The plans place the new school on the location of the closed Pendleton Street School and include moving the outdoor running track to the western side of the lot.

The exterior designs for the building keep Brewer’s history in mind, Graves said.

“We included Brewer brick and we took some of the middle school window elements,” he said.

The color contrasts are used to break up the lengthy appearance of the building, which is around 400 feet long, Graves said.

The site plans include a parent drop-off area and parent or visitor parking, a bus drop-off area and turnaround, parking for teachers and staff, and separate wings for pre-kindergarten and kindergarten, first and second graders, third and fourth graders, fifth and sixth graders and seventh and eighth graders.

They also include a cafeteria, art and media center, a gymnasium for physical education, two outdoor play areas, a new track and a school auditorium for assemblies and performances.

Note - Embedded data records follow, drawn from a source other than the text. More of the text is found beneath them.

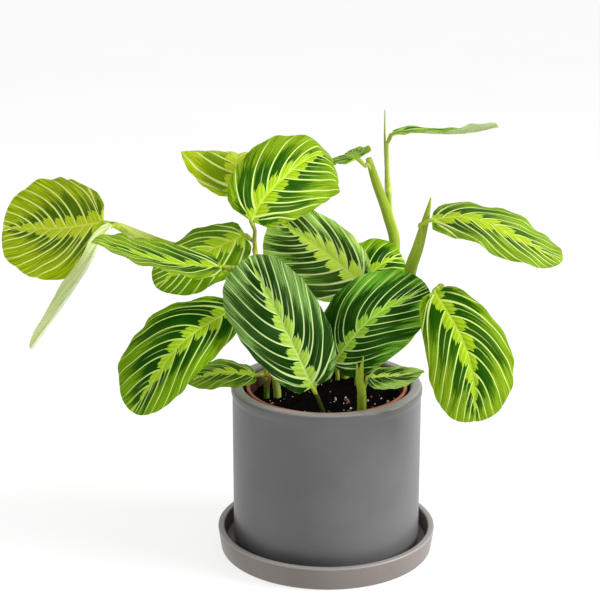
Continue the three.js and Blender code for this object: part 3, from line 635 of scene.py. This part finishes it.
def blade_side(body, blade, side, dice, shared):
    """Both faces of one side of the blade and the strip round its margin."""
    columns, edges = vein_lanes(blade, side, dice)
    widths = lane_widths(blade, columns, edges, side)
    lane_of = np.searchsorted(edges, np.arange(len(columns) - 1), side="right") - 1
    sheets, x, q = blade_sheets(blade, columns, edges, side, dice.random())
    rim = len(ROWS) - 1
    last = len(columns) - 1
    numbers = {}

    def corner(i, j, face):
        """A point's number; those on the midrib belong to both sides, and each end has one a face."""
        if i == 0 or (j == 0 and columns[i] <= 0):
            key = ("base", face)
        elif i == last:
            key = ("tip", face)
        else:
            key = (i, j, face) if j else (i, face)
        store = shared if len(key) == 2 else numbers
        if key not in store:
            store[key] = body.add_points([sheets[face][i, j]])
        return store[key]

    for i in range(last):
        lane = lane_of[i]
        start, stop, reach = lane_part(i, edges, lane)
        spots = (start, start, stop, stop)
        number = lane + pick((0, LANES_A_SIDE), side) + LANES_A_LEAF * int(blade.name[-2:])
        chance = blade.chance(number)
        for j in range(rim):
            ring = [(i, j), (i, j + 1), (i + 1, j + 1), (i + 1, j)]
            lanes = [(spot, ROWS[b], widths[lane][b] * reach) for spot, (_, b) in zip(spots, ring)]
            places = [(number, x[r], q[r]) for r in ring]
            for face, way in ((0, side), (1, -side)):
                corners = [corner(*r, face) for r in ring]
                body.add_face(corners[::way], face, lanes[::way], places[::way], chance)
        ring = [(i, rim, 0), (i, rim, 1), (i + 1, rim, 1), (i + 1, rim, 0)]
        corners = [corner(*r) for r in ring]
        lanes = [(spot, 1, RIM_WIDTH) for spot in spots]
        places = [(number, x[a, b], q[a, b]) for a, b, _ in ring]
        body.add_face(corners[::side], 0, lanes[::side], places[::side], chance)


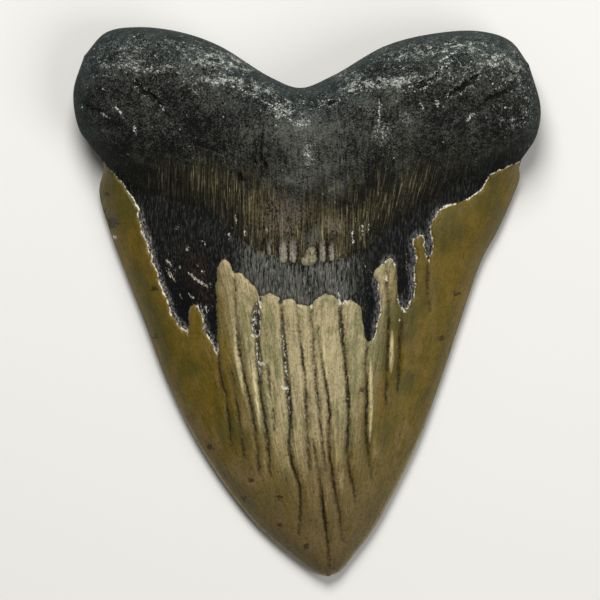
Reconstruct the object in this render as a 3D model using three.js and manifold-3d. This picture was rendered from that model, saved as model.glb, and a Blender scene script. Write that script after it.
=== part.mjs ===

If approved, the state would pay the entire estimated $35 million school construction cost. The committee decided to ask residents for an additional $2.6 million to pay for a school auditorium. While the state pays for cafeterias and gymnasiums, it no longer covers auditoriums as part of school construction costs.

“This isn’t an extra auditorium. This is a replacement,” Brewer Middle School Principal Bill Leithiser said. “Yes, it has 199 more seats [than the one at the middle school] but it’s replacing something that we already use that we won’t be able to use” once the new school opens and the middle school closes.

The committee also considered adding parking above the 175 slots paid for by the state, but at an estimated $5,500 per additional spot, decided not to ask residents for additional funds. Nevertheless, an area for additional parking has been set aside for potential future use.

If the State Board of Education approves the designs on Oct. 10, the next big step would be a local referendum to present the entire project to residents. The referendum is scheduled for Dec. 4.

Final approval must be given by the end of the year to qualify for the next round of state school construction funding.